WHAT IS NEEDED:
Reproduce only the lines from the one containing "make_buckle_frame(nickel, parts, cutters)" through the one containing "cad_parts[node].hide_render = cad_parts[node].hide_viewport", exactly as written and with both ends included.
--- Start of GIVEN INFORMATION ---
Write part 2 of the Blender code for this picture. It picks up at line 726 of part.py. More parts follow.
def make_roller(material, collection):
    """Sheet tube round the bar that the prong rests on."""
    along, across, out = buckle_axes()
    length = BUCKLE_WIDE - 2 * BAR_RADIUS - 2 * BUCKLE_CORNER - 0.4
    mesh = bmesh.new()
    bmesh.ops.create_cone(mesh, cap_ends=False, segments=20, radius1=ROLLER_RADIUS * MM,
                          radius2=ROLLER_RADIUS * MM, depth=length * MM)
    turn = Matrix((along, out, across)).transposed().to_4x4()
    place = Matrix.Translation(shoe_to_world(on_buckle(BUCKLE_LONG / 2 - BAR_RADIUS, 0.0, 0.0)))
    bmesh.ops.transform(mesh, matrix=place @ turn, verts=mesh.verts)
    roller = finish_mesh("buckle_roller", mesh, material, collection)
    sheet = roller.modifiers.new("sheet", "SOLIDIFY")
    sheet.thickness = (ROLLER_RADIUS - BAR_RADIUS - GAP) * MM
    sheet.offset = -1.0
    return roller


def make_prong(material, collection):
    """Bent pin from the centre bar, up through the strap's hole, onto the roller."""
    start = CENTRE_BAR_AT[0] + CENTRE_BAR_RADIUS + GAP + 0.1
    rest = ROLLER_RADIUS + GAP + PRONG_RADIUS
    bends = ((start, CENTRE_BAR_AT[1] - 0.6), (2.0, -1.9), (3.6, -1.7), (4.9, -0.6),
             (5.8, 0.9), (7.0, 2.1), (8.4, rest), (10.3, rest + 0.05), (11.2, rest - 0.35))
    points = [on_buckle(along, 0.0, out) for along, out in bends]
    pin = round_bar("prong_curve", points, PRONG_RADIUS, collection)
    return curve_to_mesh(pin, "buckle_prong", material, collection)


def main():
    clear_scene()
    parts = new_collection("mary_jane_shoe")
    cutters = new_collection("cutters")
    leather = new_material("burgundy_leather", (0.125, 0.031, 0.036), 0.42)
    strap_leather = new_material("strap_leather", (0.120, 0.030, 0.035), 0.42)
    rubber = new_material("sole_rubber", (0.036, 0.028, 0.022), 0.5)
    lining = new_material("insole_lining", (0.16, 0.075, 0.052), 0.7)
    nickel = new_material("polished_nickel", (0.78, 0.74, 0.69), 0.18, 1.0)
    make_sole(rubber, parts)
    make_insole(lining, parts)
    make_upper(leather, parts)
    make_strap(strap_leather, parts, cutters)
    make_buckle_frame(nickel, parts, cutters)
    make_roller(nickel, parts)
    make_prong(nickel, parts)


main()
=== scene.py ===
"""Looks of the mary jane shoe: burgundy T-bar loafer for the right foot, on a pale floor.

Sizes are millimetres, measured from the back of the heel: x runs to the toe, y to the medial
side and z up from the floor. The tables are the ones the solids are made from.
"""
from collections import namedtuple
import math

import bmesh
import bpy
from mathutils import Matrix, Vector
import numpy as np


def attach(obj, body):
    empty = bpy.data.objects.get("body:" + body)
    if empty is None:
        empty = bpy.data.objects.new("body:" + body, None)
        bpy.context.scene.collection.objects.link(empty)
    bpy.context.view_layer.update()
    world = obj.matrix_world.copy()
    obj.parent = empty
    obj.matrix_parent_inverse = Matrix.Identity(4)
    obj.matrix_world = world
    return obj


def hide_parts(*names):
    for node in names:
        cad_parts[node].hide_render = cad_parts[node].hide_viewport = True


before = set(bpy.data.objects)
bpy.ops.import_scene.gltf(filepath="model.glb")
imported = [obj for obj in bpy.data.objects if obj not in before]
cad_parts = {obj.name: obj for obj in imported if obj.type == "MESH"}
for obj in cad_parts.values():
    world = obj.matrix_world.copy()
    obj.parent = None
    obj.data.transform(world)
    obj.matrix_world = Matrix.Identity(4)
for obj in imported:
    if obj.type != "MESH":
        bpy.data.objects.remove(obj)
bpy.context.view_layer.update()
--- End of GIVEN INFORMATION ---
FINAL ANSWER:
    make_buckle_frame(nickel, parts, cutters)
    make_roller(nickel, parts)
    make_prong(nickel, parts)


main()
=== scene.py ===
"""Looks of the mary jane shoe: burgundy T-bar loafer for the right foot, on a pale floor.

Sizes are millimetres, measured from the back of the heel: x runs to the toe, y to the medial
side and z up from the floor. The tables are the ones the solids are made from.
"""
from collections import namedtuple
import math

import bmesh
import bpy
from mathutils import Matrix, Vector
import numpy as np


def attach(obj, body):
    empty = bpy.data.objects.get("body:" + body)
    if empty is None:
        empty = bpy.data.objects.new("body:" + body, None)
        bpy.context.scene.collection.objects.link(empty)
    bpy.context.view_layer.update()
    world = obj.matrix_world.copy()
    obj.parent = empty
    obj.matrix_parent_inverse = Matrix.Identity(4)
    obj.matrix_world = world
    return obj


def hide_parts(*names):
    for node in names:
        cad_parts[node].hide_render = cad_parts[node].hide_viewport = True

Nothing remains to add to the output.